When I was drinking I would listen to torch songs and pray that he would come, that’s the kind of God I have-one who listens to Judy and Barbra.

I’m just trying to understand who I am in relation to the church.  There’s an imagined homo history that we have to explore-read between the lines.  I don’t think the church (a thousand years ago) gave two hoots about what men did in bed but was terribly threatened by our candour, fearlessness and what made us the ‘other’.  I’m not talking about those men who are silenced by fear I’m talking about those of us who live out and proud..  The two tribes of gay: the trannies and the down low.

Duncan Ivan and Christopher 1982

“At Marlborough Street Court, when the assistant gaoler Scott called out “Ernest Cole,” a person looking like a well-dressed woman stepped into the dock and gravely faced Mr. Denman, the presiding magistrate. No one would have imagined that the prisoner, who was attired in a black fur-trimmed winter mantle, large black feathered hat and veil, and carried a muff and neat hang-bag was a man.
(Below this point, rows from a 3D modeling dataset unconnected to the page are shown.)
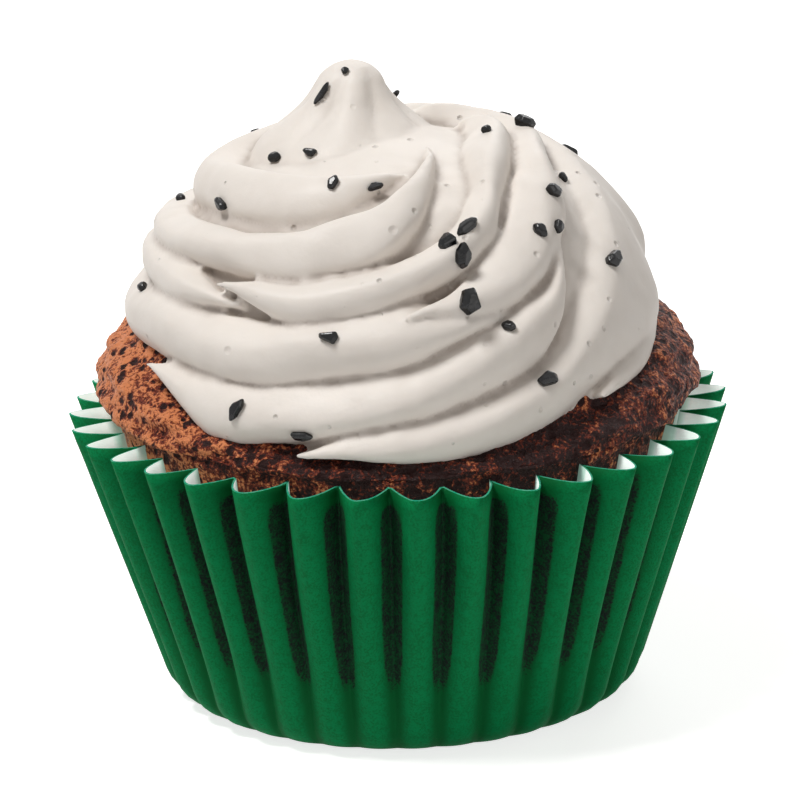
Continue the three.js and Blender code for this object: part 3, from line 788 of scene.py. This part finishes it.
RIBBONS: dict[str, Ribbon] = {
    "first": Ribbon(
        (
            (-110, 1.4, 0.8, 1.2), (-104, 1.9, 1.5, 2.2), (-92, 2.4, 2, 2.9), (-78, 3.7, 3.3, 3),
            (-66, 5.5, 3.8, 3), (-53, 7.9, 4.8, 3.2), (-40, 11.7, 7, 3.8), (-27, 15.8, 9.8, 4.6),
            (-15, 19.8, 12.5, 4.6), (0, 23, 14, 4.2), (20, 26, 14.5, 3.6), (35, 27.4, 14, 3),
            (50, 28.3, 12.5, 2.8), (70, 29, 10, 2.6), (90, 29, 8, 2.4), (125, 28, 6.5, 2),
            (150, 27, 5, 2.6), (165, 26, 4.2, 3), (174, 25.6, 3.6, 3), (195, 26.3, 3.6, 3),
            (215, 26.8, 4, 2.6), (239, 27, 3.8, 2.6), (254, 27.3, 3, 2.4), (267, 27.8, 1.7, 2),
            (276, 28.3, 0.9, 1.4),
        ),
        3.4,
    ),
    "second": Ribbon(
        (
            (-153, 7.4, 0.8, 1), (-148, 7.2, 2.6, 2.4), (-138, 6.2, 3.8, 3.4), (-127, 4.8, 3.4, 4),
            (-115, 5, 2.5, 4), (-105, 5.4, 2.2, 4.2), (-93, 6.5, 2.2, 4), (-82, 8.3, 3.1, 3.6),
            (-69, 11.2, 4.3, 3), (-59, 13.9, 5, 2.2), (-50, 16.2, 5.2, 1.8), (-44, 19, 5, 1.4),
            (-38, 21.5, 3, 0.8),
        ),
        3,
    ),
    "third": Ribbon(
        (
            (34, 9.6, 1.2, 1.6), (44, 10, 2.6, 3), (80, 10.8, 3.4, 3.4), (115, 11.2, 3.6, 3.6),
            (150, 11.3, 3.6, 3.6), (180, 10.8, 3.6, 3.6), (211, 12.4, 4.2, 3.4), (227, 11.4, 3.7, 3.2),
            (239, 11.6, 4, 3), (248, 12.6, 4.2, 2.8), (260, 12.9, 3.6, 3.2), (275, 13.8, 2.9, 3.6),
            (288, 14.6, 1.5, 2), (297, 15.2, 0.8, 1),
        ),
        3,
    ),
    "fourth": Ribbon(
        (
            (-134, 17.4, 0.8, 0.8), (-127, 17.5, 2.2, 1.8), (-113, 17, 2.6, 2.4), (-100, 18.1, 2.7, 2.2),
            (-87, 19.7, 2.5, 2.2), (-74, 21.7, 2.5, 2.4), (-62, 24.7, 3, 2.8), (-54, 26.8, 2.8, 3.2),
            (-46, 28, 3, 3.2), (-30, 29, 2.6, 3), (0, 29.6, 2, 2.4), (30, 30, 1, 1.2),
        ),
        2.6,
    ),
    "fifth": Ribbon(
        (
            (-44, 4.6, 1, 1.4), (-36, 5.4, 2, 2.6), (-16, 7.6, 2.6, 3.2), (8, 11, 3, 3.6), (50, 14.6, 3, 3.6),
            (95, 17, 3, 3.4), (135, 18.8, 2.8, 3), (165, 19.6, 2.4, 2.8), (194, 20, 1.8, 2.8),
            (215, 20.7, 1.9, 2.6), (235, 21.8, 3.2, 2), (246, 22.7, 4, 1.6), (255, 23.9, 4.5, 1.8),
            (266, 25.3, 5, 1.8), (274, 26.7, 5, 1.8), (282, 27.9, 4.6, 2), (292, 29, 3.4, 2),
            (300, 29.8, 1.8, 1.4),
        ),
        3,
    ),
    "sixth": Ribbon(
        (
            (-88, 15.4, 0.6, 0.8), (-84, 16, 1.4, 1.8), (-78, 16.2, 2, 2.6), (-66, 17.4, 2.5, 3.8),
            (-53, 19.6, 2.8, 5.3), (-44, 22.4, 3.8, 4.6), (-33, 25, 4, 3.5), (-22, 26.8, 2.9, 2.6),
            (10, 28.2, 2.8, 2.4), (35, 29, 2.6, 2), (60, 29.6, 2.4, 1.6), (80, 29.9, 1.8, 1.2),
        ),
        2.6,
    ),
    "seventh": Ribbon(
        (
            (120, 13.5, 1, 1), (140, 14.8, 2.4, 2), (165, 16.4, 2.8, 2.2), (185, 17.2, 2.8, 2),
            (205, 17, 2.6, 2), (220, 16.4, 2.2, 1.8), (232, 15.8, 1, 1.2),
        ),
        2.6,
    ),
}


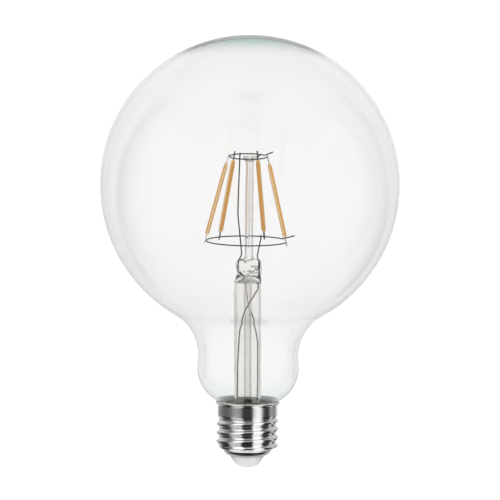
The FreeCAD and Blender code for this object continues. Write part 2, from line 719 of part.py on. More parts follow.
def make_driver():
    """The round driver board on the insulator, its parts, and the two leads to the cap."""
    board = doc.addObject("Part::Cylinder", "board_disc")
    board.setExpression("Radius", bound("board_radius"))
    board.setExpression("Height", bound("board_thickness"))
    board.setExpression("Placement.Base.z", bound(INSULATOR_TOP))
    piece(board, "driver_board")
    for label, side in (("rectifier", -1), ("chip", 1)):
        block = doc.addObject("Part::Box", label + "_block")
        block.setExpression("Length", bound(f"{label}_width"))
        block.setExpression("Width", bound(f"{label}_length"))
        block.setExpression("Height", bound(f"{label}_height"))
        block.setExpression("Placement.Base.x", bound(f"{side} * part_offset - {label}_width / 2"))
        block.setExpression("Placement.Base.y", bound(f"-{label}_length / 2"))
        block.setExpression("Placement.Base.z", bound(BOARD_TOP))
        piece(block, {"rectifier": "bridge_rectifier", "chip": "driver_chip"}[label])
    can = doc.addObject("Part::Cylinder", "capacitor_can")
    can.setExpression("Radius", bound("capacitor_radius"))
    can.setExpression("Height", bound("capacitor_length"))
    can.setExpression("Placement.Base.y", bound("-part_offset"))
    can.setExpression("Placement.Base.z", bound(BOARD_TOP))
    piece(can, "smoothing_capacitor")
    resistor = doc.addObject("Part::Cylinder", "resistor_rod")
    resistor.setExpression("Radius", bound("resistor_radius"))
    resistor.setExpression("Height", bound("resistor_length"))
    resistor.Placement.Rotation = FreeCAD.Rotation(FreeCAD.Vector(0, 1, 0), 90)
    resistor.setExpression("Placement.Base.x", bound("-resistor_length / 2"))
    resistor.setExpression("Placement.Base.y", bound("part_offset"))
    resistor.setExpression("Placement.Base.z", bound(f"{BOARD_TOP} + resistor_radius"))
    piece(resistor, "fuse_resistor")
    contact_run = [
        FreeCAD.Vector(0, 0, value(INSULATOR_TOP)),
        FreeCAD.Vector(0, 0, value("contact_sheet")),
    ]
    thin = value("support_wire")
    wire_piece("contact_lead", rounded_path(contact_run, thin * 2), thin)
    # from the board's edge up to the shell's wall, at the front right
    wall = value("thread_root_radius - shell_wall") - corner_reach(thin)
    edge = value("board_radius") * 0.82
    heading = FreeCAD.Vector(1, -1, 0).normalize()
    shell_run = []
    for reach, share in ((edge, 0), (edge, 3), (wall, 6), (wall, 12)):
        shell_run.append(heading * reach + FreeCAD.Vector(0, 0, value(BOARD_TOP) + thin * share))
    wire_piece("shell_lead", rounded_path(shell_run, thin * 2), thin)


def check_and_write():
    """Stop on any failed feature or empty shape, then write one file for each piece."""
    doc.recompute()
    for obj in doc.Objects:
        if "Invalid" in obj.State or "Error" in obj.State:
            raise RuntimeError(f"{obj.Name} failed: {obj.State}")
    for obj in pieces:
        if obj.Shape.isNull() or not obj.Shape.isValid():
            raise RuntimeError(f"{obj.Label} has no good shape")
    os.makedirs("parts", exist_ok=True)
    for obj in pieces:
        obj.Shape.exportStep(f"parts/{obj.Label}.step")
        print(f"{obj.Label}: {len(obj.Shape.Solids)} solid, {obj.Shape.Volume:.2f} mm3")


make_globe()
make_hoop("upper")
make_hoop("lower")
make_leads()
make_exhaust_tube()
make_stem_post()
doc.recompute()
make_support()
wire_shapes = [p.Shape for p in pieces if p.Label.startswith(("inner_lead", "seal_wire"))]
make_stem_flare(wire_shapes)
for strip in range(1, len(STRIP_ANGLES) + 1):
    make_strip(strip)
make_screw_shell()
make_insulator()
make_contact()
make_cement()
make_driver()
check_and_write()
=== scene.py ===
# %% [markdown]
# # A clear globe bulb with four light strips
# The fixed model gives the size and place of every piece. This script dresses it: blown glass, a
# pinched glass stem, bent wires, coated light strips and a rolled screw cap.
# Lengths of the bulb are written in millimetres and turned to metres where a mesh is made. The
# studio round it is in metres.

# %% Load the frame
import math

import bmesh
import bpy
import numpy as np
from mathutils import Matrix, Vector, noise


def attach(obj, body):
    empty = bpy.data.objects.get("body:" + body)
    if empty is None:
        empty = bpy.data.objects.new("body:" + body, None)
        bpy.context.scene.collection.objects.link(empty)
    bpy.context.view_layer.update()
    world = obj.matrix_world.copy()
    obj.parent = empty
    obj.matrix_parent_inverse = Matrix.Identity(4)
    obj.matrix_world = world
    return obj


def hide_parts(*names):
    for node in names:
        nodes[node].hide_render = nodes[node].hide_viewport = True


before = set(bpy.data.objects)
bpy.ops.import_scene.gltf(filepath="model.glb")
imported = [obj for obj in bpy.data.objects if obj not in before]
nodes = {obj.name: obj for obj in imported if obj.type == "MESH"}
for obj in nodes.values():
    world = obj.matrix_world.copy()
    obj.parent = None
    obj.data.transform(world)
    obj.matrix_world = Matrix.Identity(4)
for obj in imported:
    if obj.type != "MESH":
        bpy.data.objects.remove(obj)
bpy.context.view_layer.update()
scene = bpy.context.scene
MM = 0.001

# %% [markdown]
# ## From points to a finished piece
# A bulb is mostly turned and drawn shapes, so every piece starts as points and faces. Modelling each
# by hand or with modifiers would work too, but points put every wall exactly where it is wanted.


# %% Make and register a piece
SAME_POINT = 1e-7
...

It was alleged that the prisoner was a suspected person loitering in Oxford-street presumably for the purpose of committing a felony. Detective Gittens, D Division, deposed that, while in company with Detective Dyer, he saw the prisoner in Oxford-street on Monday evening. The prisoner was behaving like a disorderly female. He went up to the prisoner, and told him that he believed him to be a man. The prisoner endeavoured to escape by jumping on to an omnibus.”